Son génie a transformé l'Occident entier, elle a été le couronnement du génie italien, elle en a été en même temps le déclin et l'extension. Voici le point fondamental que je voudrais étudier devant vous ; je vais devoir à cette fin remonter dans le temps et examiner les éléments essentiels de l'aventure italienne dans sa spécificité.
Il est probable que les catégories sur lesquelles s'appuie ce que, faute d'un autre terme, j'appellerais ma pensée, ne vous sont pas familières à tous, je vais donc les résumer rapidement. J'ai cherché à établir que dans toutes les grandes civilisations historiques, de l'antiquité jusqu'à la Grèce, l'art avait été en permanence un moyen d'expression ou de manifestation du sacré. Qu'à commencer par la Grèce était né quelque chose de profondément différent que j'appelais le divin ou le sens des dieux classiques ; et que ces dieux étaient inséparables de l'admiration qu'ils faisaient naître, parce que le grec, quelle que fût son idée du divin, et même s'il s'agissait des Euménides ou des Erynnies, ne pouvait en concevoir l'idée autrement que sous une forme admirable, et que l'admiration n'était pas un hasard dû à certaines formes, mais un sentiment fondamental comme celui du sacré. Et qu'un art neuf, une nouvelle fonction de l'art était née quand l'admiration s'était substituée à la vénération. La vénération avait réapparu avec l'art chrétien qui depuis l'art byzantin jusqu'au dernier gothique est une manifestation du monde de Dieu : manifestation d'un univers imaginaire fondé sur la Vérité et non sur l'irréel ni sur la fiction. J'entends par là que n'importe quel sculpteur gothique quand il sculptait la Vierge, ne racontait pas une histoire mais manifestait la Vierge qui existait davantage que sa statue.
Quand entre en jeu la peinture de Giotto, entre en jeu avec elle un phénomène essentiel : la fiction religieuse. Giotto invente de représenter des scènes religieuses dans un monde imaginaire qui n'est plus le lieu du culte.
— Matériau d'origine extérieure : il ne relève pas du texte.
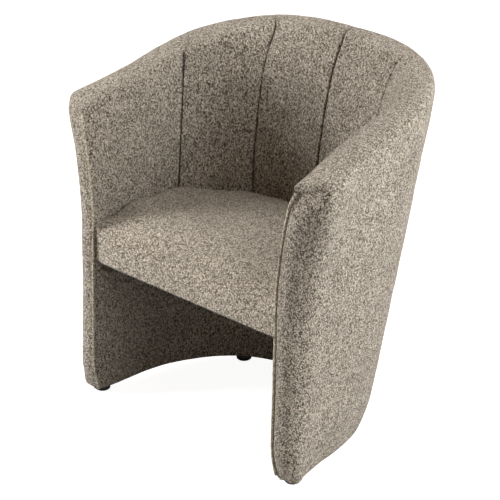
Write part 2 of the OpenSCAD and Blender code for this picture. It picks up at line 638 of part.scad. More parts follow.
// Glides: two under the arm fronts, two under the back's corners.
glide_setback = 23;
glide_inset = 19;
rear_glide_angle = 57;
front_glide = [edge(hem)[0] + glide_inset, front_y(hem) + glide_setback];
rear_glide = arc_point(rear_glide_angle, hem, core_depth + core(middle) / 2);
glide_places = [for (side = [-1, 1]) for (p = [front_glide, rear_glide])
    [side * p[0], p[1] - centre_y]];
function glide_at(k) = glide_places[k];
module glide(k) {
    r = glide_radius;
    h = glide_height - gap;
    color([0.08, 0.08, 0.08]) translate([glide_at(k)[0], glide_at(k)[1], 0]) difference() {
        rotate_extrude($fn = 48) polygon([[0, 0], [r * 0.86, 0], [r, r * 0.14], [r, h * 0.7],
            [r * 0.94, h], [0, h]]);
        translate([0, 0, -gap]) cylinder(h = h + 2 * gap, r = screw_radius + gap / 2, $fn = 24);
        translate([0, 0, -gap]) cylinder(h = h / 2 + gap, r = 2.4 * screw_radius, $fn = 24);
    }
}
module glide_front_left() { glide(0); }
module glide_rear_left() { glide(1); }
module glide_front_right() { glide(2); }
module glide_rear_right() { glide(3); }
module glide_screws() {
    h = (glide_height - gap) / 2;
    color("silver") for (p = glide_places) translate([p[0], p[1], h - screw_radius - gap / 2]) {
        cylinder(h = screw_radius, r = 2 * screw_radius, $fn = 24);
        cylinder(h = screw_radius + h + ring_height * 0.7, r = screw_radius, $fn = 24);
    }
}

base_board();
arm_post_left();
arm_post_right();
side_post_left();
side_post_right();
back_post_left();
back_post_right();
back_post_center();
seat_blocks();
top_rail();
outer_lining();
inner_lining();
shell_foam();
rim_foam();
nose_foam_left();
nose_foam_right();
outer_cover();
lower_cover();
arm_panel_left();
arm_panel_right();
back_panel_outer_left();
back_panel_inner_left();
back_panel_inner_right();
back_panel_outer_right();
welt_left();
welt_right();
seat_cleats();
seat_board();
zigzag_springs();
spring_clips();
spring_pad();
seat_foam();
seat_cover();
dust_cover();
glide_front_left();
glide_front_right();
glide_rear_left();
glide_rear_right();
glide_screws();
seat_screws();
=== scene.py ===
"""The looks of the tub chair: chenille covers, seat, welts, frame finishes, light and camera."""
import math
import bpy
import numpy as np
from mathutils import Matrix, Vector


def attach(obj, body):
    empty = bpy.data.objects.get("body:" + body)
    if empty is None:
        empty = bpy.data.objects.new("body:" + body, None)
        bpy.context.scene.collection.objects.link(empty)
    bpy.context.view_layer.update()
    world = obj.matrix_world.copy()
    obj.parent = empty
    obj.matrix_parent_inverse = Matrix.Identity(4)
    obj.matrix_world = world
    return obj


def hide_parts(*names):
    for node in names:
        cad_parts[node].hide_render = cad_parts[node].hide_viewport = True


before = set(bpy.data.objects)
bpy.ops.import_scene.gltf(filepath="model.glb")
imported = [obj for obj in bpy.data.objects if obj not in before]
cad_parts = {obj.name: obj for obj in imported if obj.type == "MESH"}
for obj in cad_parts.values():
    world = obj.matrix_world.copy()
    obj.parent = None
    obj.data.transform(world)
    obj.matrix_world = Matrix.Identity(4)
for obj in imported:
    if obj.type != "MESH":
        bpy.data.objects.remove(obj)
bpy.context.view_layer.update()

studio = bpy.context.scene

# ---------------- the shell's form, in mm
HEM, TOP, ARM = 12.0, 756.0, 646.0  # heights of the shell's lower edge, its back and its arms
SEAT_BOTTOM, SEAT_EDGE, SEAT_CROWN = 308.0, 392.0, 22.0
PANEL_BOTTOM = 326.0  # where the inside panels end, hidden by the seat
RIM_CROWN, KNUCKLE_DROP, NOSE_DEPTH = 20.0, 6.0, 22.0
CENTRE_Y = 264.003  # y runs from the front here, and from the chair's middle in the frame

# measures at the hem and at the top, fitted to the photo's outlines
FRONT_Y, ARC_Y, BACK_Y = (0, 25), (70, 210), (414, 531)
WAIST, ARC_POWER, FRONT_HALF = (290, 350.5), (2.3, 2.52), (306, 329)
FRONT_THICK, BACK_THICK = (48, 71.5), (36, 72)
TOE, TOE_TUCK, TOE_HEIGHT = 16.5, 6.0, 90.0  # the foot steps in at the front, and less all round
FLARE_START, FLARE_HEIGHT, FLARE_POWER = 396.0, 360.0, 1.65
FLARE_OUT, FLARE_THICK = 103.0, 28.0
BOW_POWER = 1.44  # of the arm's curve from the front to the waist

# the back's seams, in degrees round its arc: the outer ones spread above SPREAD_START
SEAM_OUTER, SEAM_INNER, SEAM_SPREAD = 18.0, 60.0, 3.7
SPREAD_START, SPREAD_HEIGHT = 400.0, 340.0
# a column runs from 0 to 1 on the side, and from 1 at the outer seam to 2 in the back's middle
SEAM_C = 1 + (SEAM_INNER - SEAM_OUTER) / (90 - SEAM_OUTER)

# the back's padding: how far it leans back at the rim and stands forward above the seat
PAD_BACK, PAD_FORWARD, PAD_START = 20.0, 24.0, 400.0


def mix(a, b, s):
    return a + (b - a) * s


def within(t):
    return np.clip(t, 0, 1)


def soft_step(t):
    """0 up to t = 0, rising smoothly to 1 at t = 1."""
    t = within(t)
    return t * t * (3 - 2 * t)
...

Le portail de la cathédrale n'est pas séparable de la cathédrale, le saint est fait pour être prié ; mais une scène de Giotto, même si elle se trouve aux Scrovegni pourrait être ailleurs. Une part de fiction entre en jeu, mais il s'agit toujours d'un imaginaire qui manifeste la Vérité ; Giotto peint ce qui est arrivé.
Nous savons tous comment, au début du Quattrocento, s'est opérée, dans l'Occident tout entier une profonde fracture, et comment de nouvelles formes de représentation sont apparues en même temps en Italie et en Flandre. L'histoire de l'art a souvent admis l'affirmation « Masaccio et Van Eyck, c'est la même chose » : phrase qui nous montre clairement quel danger comporte l'identification des problèmes de l'art avec ceux de la représentation.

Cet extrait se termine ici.